Does any of it, ultimately, make The Beekeeper a good movie? Honestly, I don’t think so, because while I certainly see the appeal for a hard-edged and at times quite nasty action movie where people get completely butchered by Statham in rather horrible fashion, its own lack of self-awareness is quite alarming. Take last year’s overblown Statham-led action movie, Meg 2: The Trench: that movie, and its director Ben Wheatley, knew inside and out that it was dumb and not to be taken seriously, with it being the kind of over-the-top movie where you can get drunk and enjoy its stupidity with your equally inebriated pals. This movie, and by extension Ayer, thinks it’s a lot smarter than it actually is, and thus cannot seem to let itself loose and enjoy its own depravity, which sucks out most of the fun that is clearly intended by Wimmer’s script, and turns its laughs into unintentional ones just from how seriously this director is treating this brain-dead material (to reiterate, this movie features torture by stapler).

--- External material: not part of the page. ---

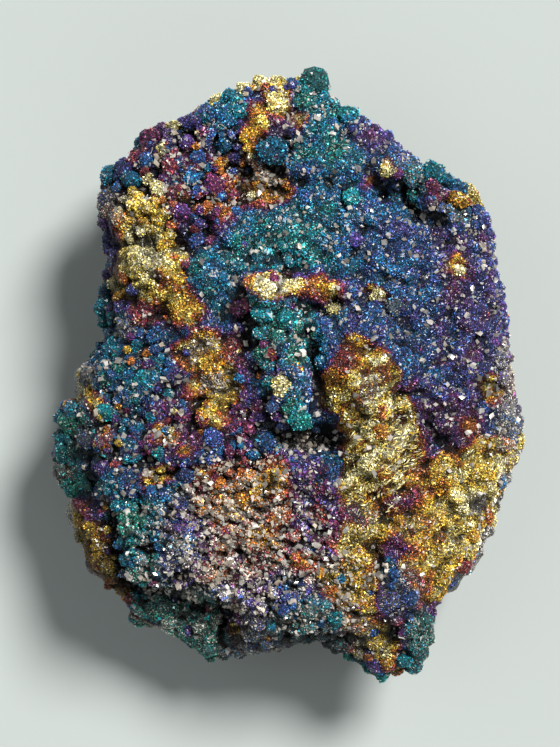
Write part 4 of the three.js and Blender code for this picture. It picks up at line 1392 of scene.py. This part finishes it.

As much as it clearly wants to be a mindless blast, The Beekeeper – to use one of the few puns that it surprisingly doesn’t use – has an unpleasant sting to it.

SO, TO SUM UP…

The Beekeeper is a ridiculous and overblown action movie that could have been mindless fun, as intended by Kurt Wimmer’s endlessly silly script, but David Ayer’s po-faced direction, which thinks the material is smarter than it is, turns it into more of an unpleasant and unintentionally funny experience.